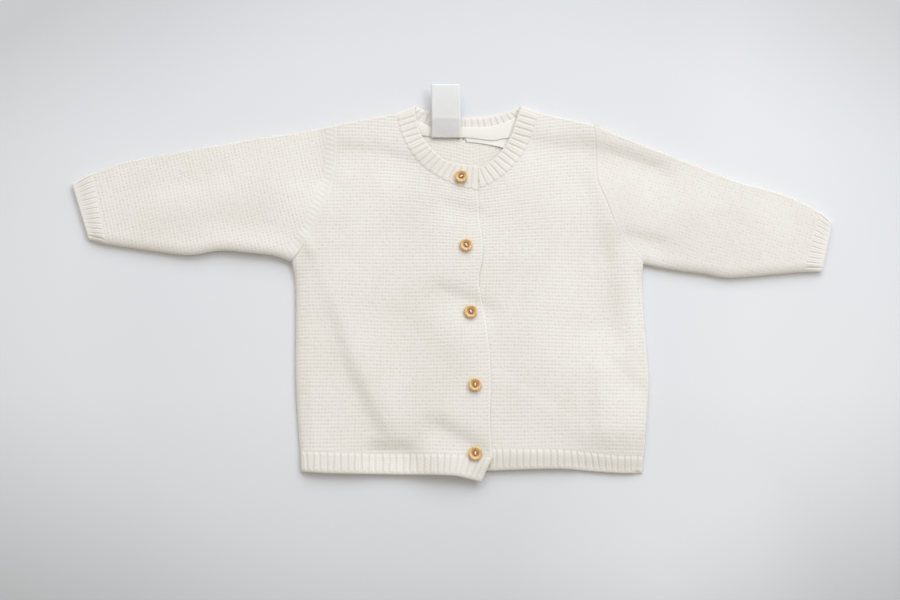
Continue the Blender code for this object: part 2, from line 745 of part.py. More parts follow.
def band_curves(rows):
    seams = [Vector((row.seam_x, row.seam_y)) for row in rows]
    frees = [Vector((row.free_x, row.free_y)) for row in rows]
    knots = by_length([seam.lerp(free, 0.5) for seam, free in zip(seams, frees)])
    middle = seams[0].lerp(frees[0], 0.5)
    length = 0.0
    for seam, free in zip(seams[1:], frees[1:]):
        length += (seam.lerp(free, 0.5) - middle).length
        middle = seam.lerp(free, 0.5)
    return spline(knots, seams), spline(knots, frees), length


def band_section(seam, free, heights, normal, rise):
    """The two points across the neckband, kept clear of the panels at its seam."""
    seam = seam.lerp(free, BAND_CLEAR / (free - seam).length)
    return [
        (level_point(seam, heights[0]), normal, rise),
        (level_point(free, heights[1]), normal, rise),
    ]


def band_front(rows, on_top, first, last):
    """Sections along a front stretch of the neckband, between two shares of its run."""
    seam, free, length = band_curves(rows)
    sections = []
    for place, rise in rib_steps(length * (last - first)):
        t = first + (last - first) * place
        heights = [upper(p.x, p.y, on_top) for p in (seam(t), free(t))]
        sections.append(band_section(seam(t), free(t), heights, up(), rise))
    return sections


def band_fold(front_rows, front_end, back_end):
    """Sections round a shoulder fold, from the front layer to the back one. front_end
    and back_end are the ends, 0 or 1, of the two stretches that meet there."""
    front_seam, front_free, front_length = band_curves(front_rows)
    back_seam, back_free, back_length = band_curves(BAND_BACK)
    run = (front_free(front_end) - front_seam(front_end)).to_3d()
    uphill = run.cross(up()).normalized()
    uphill = uphill if uphill.y > 0 else -uphill
    sections = []
    turn_start, turn_end = BAND_FOLD_TURN
    for angle in BAND_FOLD_ANGLES:
        out = math.sin(math.radians(angle))
        rise = math.cos(math.radians(angle))
        inset = FOLD_REACH - FOLD_R * out
        front_t = abs(front_end - inset / front_length)
        back_t = abs(back_end - inset / back_length)
        to_back = clamped((angle - turn_start) / (turn_end - turn_start))
        seam = front_seam(front_t).lerp(back_seam(back_t), to_back)
        free = front_free(front_t).lerp(back_free(back_t), to_back)
        heights = []
        for point in (seam, free):
            over = upper(point.x, point.y, False, rise) if rise > 0 else lower(-rise)
            heights.append(over)
        sections.append(band_section(seam, free, heights, uphill * out + up() * rise, 0.0))
    return sections


def neckband():
    """One 1x1 rib strip. On the back stretch its inside faces up, so the ribs rise on
    that side there and its underside stays level."""
    right_length = band_curves(BAND_RIGHT)[2]
    back_length = band_curves(BAND_BACK)[2]
    left_length = band_curves(BAND_LEFT)[2]
    sections = band_front(BAND_RIGHT, True, 0.0, 1 - FOLD_REACH / right_length)
    sections += band_fold(BAND_RIGHT, 1, 0)
    seam, free, _ = band_curves(BAND_BACK)
    margin = FOLD_REACH / back_length
    for place, rise in rib_steps(back_length - 2 * FOLD_REACH):
        t = margin + (1 - 2 * margin) * place
        section = band_section(seam(t), free(t), (lower(), lower()), up(-1), 0.0)
        sections.append([(point + up() * rise, normal, rise) for point, normal, _ in section])
    sections += band_fold(BAND_LEFT, 0, 1)[::-1]
    sections += band_front(BAND_LEFT, False, FOLD_REACH / left_length, 1.0)
    return wall("neckband", sections, IVORY_KNIT)


def strip(name, rows, height, finish, columns=STRIP_COLUMNS):
    """A thin level strip between the two edges of a table."""
    seam, free, _ = band_curves(rows)
    grid = []
    for i in range(columns + 1):
        t = i / columns
        ends = (seam(t), free(t))
        grid.append([(level_point(end, height), up(), 0.0) for end in ends])
    return wall(name, grid, finish, thickness=TAPE_WALL)


def neck_label():
    """A satin loop that rises from the tape over the neckband and hangs past it."""
    grid = []
    for before, row, after in zip(
        [NECK_LABEL[0]] + NECK_LABEL[:-1], NECK_LABEL, NECK_LABEL[1:] + [NECK_LABEL[-1]]
    ):
        normal = Vector((0, before.height - after.height, after.y - before.y)).normalized()
        ends = (NECK_LABEL_LEFT, NECK_LABEL_RIGHT)
        grid.append([(Vector((x, row.y, row.height)), normal, 0.0) for x in ends])
    return wall("neck_label", grid, WHITE_SATIN, thickness=TAPE_WALL)


def button(number, place):
    """A turned button with a raised rim and two holes through its sunk middle."""
    bm = bmesh.new()
    rings = []
    for row in BUTTON_SECTION:
        reach = row.radius * BUTTON_D / 2
        ring = []
        for i in range(BUTTON_SIDES):
            turn = 2 * math.pi * i / BUTTON_SIDES
            spot = (reach * math.cos(turn), reach * math.sin(turn), row.height * BUTTON_H)
            ring.append(bm.verts.new(spot))
        rings.append(ring)
    for low, high in zip(rings, rings[1:]):
        for i in range(BUTTON_SIDES):
            k = (i + 1) % BUTTON_SIDES
            bm.faces.new((low[i], low[k], high[k], high[i]))
    bm.faces.new(rings[0][::-1])
    bm.faces.new(rings[-1])
    base = upper(place.x, place.y, True) + WALL / 2 + SEAM
    base += RIB_RISE if place.under == "rib" else 0.0
    made = finish_object(f"button_{number}", bm, LIGHT_WOOD)
    made.location = (place.x * MM, place.y * MM, base * MM)
    made.rotation_euler = (0, 0, math.radians(place.turn))
    for side in (1, -1):
        bpy.ops.mesh.primitive_cylinder_add(
            vertices=BUTTON_HOLE_SIDES,
            radius=BUTTON_HOLE_D / 2 * MM,
            depth=4 * BUTTON_H * MM,
            location=(side * BUTTON_HOLES_APART / 2 * MM, 0, 0),
        )
        cutter = bpy.context.object
        cutter.name = f"button_{number}_hole_{'a' if side > 0 else 'b'}"
        cutter.parent = made
        cutter.hide_render = True
        cutter.display_type = "WIRE"
        cut = made.modifiers.new("hole", "BOOLEAN")
        cut.operation = "DIFFERENCE"
        cut.solver = "EXACT"
        cut.object = cutter
    return made


def build():
    for old in list(bpy.data.objects):
        bpy.data.objects.remove(old, do_unlink=True)
    back()
    back_hem()
    front("front_left", FRONT_LEFT, HEM_LEFT, on_top=False)
    hem("front_left_hem_rib", HEM_LEFT, on_top=False)
    front("front_right", FRONT_RIGHT, HEM_RIGHT, on_top=True)
    hem("front_right_hem_rib", HEM_RIGHT, on_top=True)
    sleeve("sleeve_right", SLEEVE_RIGHT, FRONT_RIGHT)
    sleeve("sleeve_left", SLEEVE_LEFT, FRONT_LEFT)
    cuff("cuff_right", CUFF_RIGHT)
    cuff("cuff_left", CUFF_LEFT)
    neckband()
    strip("neck_tape", TAPE, TAPE_MID, IVORY_TAPE)
    strip("size_label", SIZE_LABEL, SIZE_LABEL_MID, WHITE_SATIN, STRIP_COLUMNS // 2)
    neck_label()
    for number, place in enumerate(BUTTONS, start=1):
        button(number, place)


build()
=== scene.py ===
"""Visual model of a baby cardigan in ivory cotton knit, laid flat on its back, front up.

The frame is the CAD's: metres, +Z up, +X to the wearer's left, +Y from the hem to the
neck. The tables and sizes below are in millimetres. Each knitted piece is a grid of its
own stitches, laid out flat, cut to the piece's outline and raised stitch by stitch.
"""

import math
from collections import namedtuple
import bmesh
import bpy
import numpy as np
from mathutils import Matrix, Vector


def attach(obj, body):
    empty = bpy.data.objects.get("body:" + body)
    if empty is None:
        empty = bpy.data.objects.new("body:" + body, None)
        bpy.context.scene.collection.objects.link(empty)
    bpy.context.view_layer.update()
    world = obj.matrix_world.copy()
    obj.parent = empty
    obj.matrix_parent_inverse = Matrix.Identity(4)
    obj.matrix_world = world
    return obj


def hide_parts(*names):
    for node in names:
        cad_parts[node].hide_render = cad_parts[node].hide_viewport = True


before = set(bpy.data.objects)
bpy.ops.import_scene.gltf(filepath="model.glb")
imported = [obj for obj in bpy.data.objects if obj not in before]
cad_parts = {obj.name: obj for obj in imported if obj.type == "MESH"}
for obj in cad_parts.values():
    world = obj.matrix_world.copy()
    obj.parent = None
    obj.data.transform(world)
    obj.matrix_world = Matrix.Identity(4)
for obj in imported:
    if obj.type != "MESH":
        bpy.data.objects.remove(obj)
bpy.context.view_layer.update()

MM = 0.001
TINY = 1e-9

# ---- sizes, as in the CAD
WALL = 2.0
SEAM = 0.3
BACK_MID = 1.0
FRONT_MID = 5.0
FOLD_R = 2.0
FOLD_Z = 3.0
EDGE_R = FOLD_R + WALL / 2  # radius of the outer face where an edge rolls
RIB_PITCH = 5.3
RIB_RISE = 0.6
TAPE_WALL = 1.0
BUTTON_H = 2.4
HOLE_R = 0.75
HOLE_X = 1.4  # from a button's middle to each of its holes
LAP_LIFT = WALL + RIB_RISE + SEAM
LAP_RAMP = 45.0
LAP_MARGIN = 6.0

# ---- how edges lie
RIGHT_SIDE_REACH = 6.0  # how far in the right front goes on rising from its rolled side
LEFT_SIDE_REACH = 2.2  # the same for the left front
SHOULDER_REACH = 1.4  # the same at a shoulder
LOW_REACH = 8.0  # the same along the lower fold of a sleeve
HIGH_REACH = 1.4  # and along its upper fold
UNDER_REACH = 1.6  # how far in the underside of a rolled edge comes down to the surface
SIDE_FALL = 1.5  # how much the front sinks towards its side
SIDE_DROP = 1.6  # how much lower the side's fold is
SLEEVE_LIFT = 2.0  # how far the right sleeve's lower edge stands off the surface
CORNER_DROOP = 2.2  # how much lower the right front's hem is at its lapped corner
HEM_DROOP = 1.4  # how much lower the left front's hem is at its free edge
CUFF_DROOP = 1.9  # how much lower a cuff is at its mouth
CRIMP_AT = 3.6  # how far in from the lower fold of a cuff its crimped furrow is
TUCK = 0.8  # how far a ribbed strip reaches under the panel that it is knitted on to

# ---- the knit
WALE = 2.65  # width of one stitch
RIDGE = 2.9  # height of one garter ridge, which is two rows
GARTER_RISE = 0.65  # from the bottom of a groove to the top of a ridge
GARTER_MEAN = 0.73  # mean height of garter knit, as a share of that
PLAIN_ROW = 1.9  # height of one stitch of plain knit, in the ribs
SAMPLES = 4  # mesh columns in a stitch and mesh rows in a ridge
SELVEDGE = 1.9  # smooth column along the front edge
RIGHT_FASHIONED = 9.0  # how far the plain stitches reach at the right sleeve's head
LEFT_FASHIONED = 3.6  # and at the left one's
CUFF_PITCH = 4.5
HEM_RELIEF = 0.42  # height of the ribs at the hem
CUFF_RELIEF = 0.34
BAND_RELIEF = 0.34
PER_RIB = 10  # sections in a rib
FACE_ROWS = 33  # mesh rows across the ribbed face of a strip
SAG = 0.0012  # how much the ridges sag, for the square of how far in from SAG_REACH
SAG_REACH = 108.0
SAG_START = 10.0
SAG_OVER = 120.0

# ---- flat sizes, in metres
BACK_FLAT = (0.290, 0.284)
RIGHT_FRONT_FLAT = (0.161, 0.284)
LEFT_FRONT_FLAT = (0.158, 0.284)
SLEEVE_FLAT = (0.228, 0.198)
HEM_DEPTH = 0.0155
BACK_HEM_DEPTH = 0.015
BAND_DEPTH = 0.0155
TAPE_DEPTH = 0.0105
SMALL_LABEL_DEPTH = 0.012
SMALL_LABEL_SHOWS = 0.0002  # area of the small label that isn't turned in
NECK_LABEL_LENGTH = 0.048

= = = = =

■ **Problem to solve**
Begin at the line that has "STRIP_COLUMNS // 2)"; stop after the line that has "for node in". Copy every line in that span exactly.

■ **Answer to the exercise**
    strip("size_label", SIZE_LABEL, SIZE_LABEL_MID, WHITE_SATIN, STRIP_COLUMNS // 2)
    neck_label()
    for number, place in enumerate(BUTTONS, start=1):
        button(number, place)


build()
=== scene.py ===
"""Visual model of a baby cardigan in ivory cotton knit, laid flat on its back, front up.

The frame is the CAD's: metres, +Z up, +X to the wearer's left, +Y from the hem to the
neck. The tables and sizes below are in millimetres. Each knitted piece is a grid of its
own stitches, laid out flat, cut to the piece's outline and raised stitch by stitch.
"""

import math
from collections import namedtuple
import bmesh
import bpy
import numpy as np
from mathutils import Matrix, Vector


def attach(obj, body):
    empty = bpy.data.objects.get("body:" + body)
    if empty is None:
        empty = bpy.data.objects.new("body:" + body, None)
        bpy.context.scene.collection.objects.link(empty)
    bpy.context.view_layer.update()
    world = obj.matrix_world.copy()
    obj.parent = empty
    obj.matrix_parent_inverse = Matrix.Identity(4)
    obj.matrix_world = world
    return obj


def hide_parts(*names):
    for node in names:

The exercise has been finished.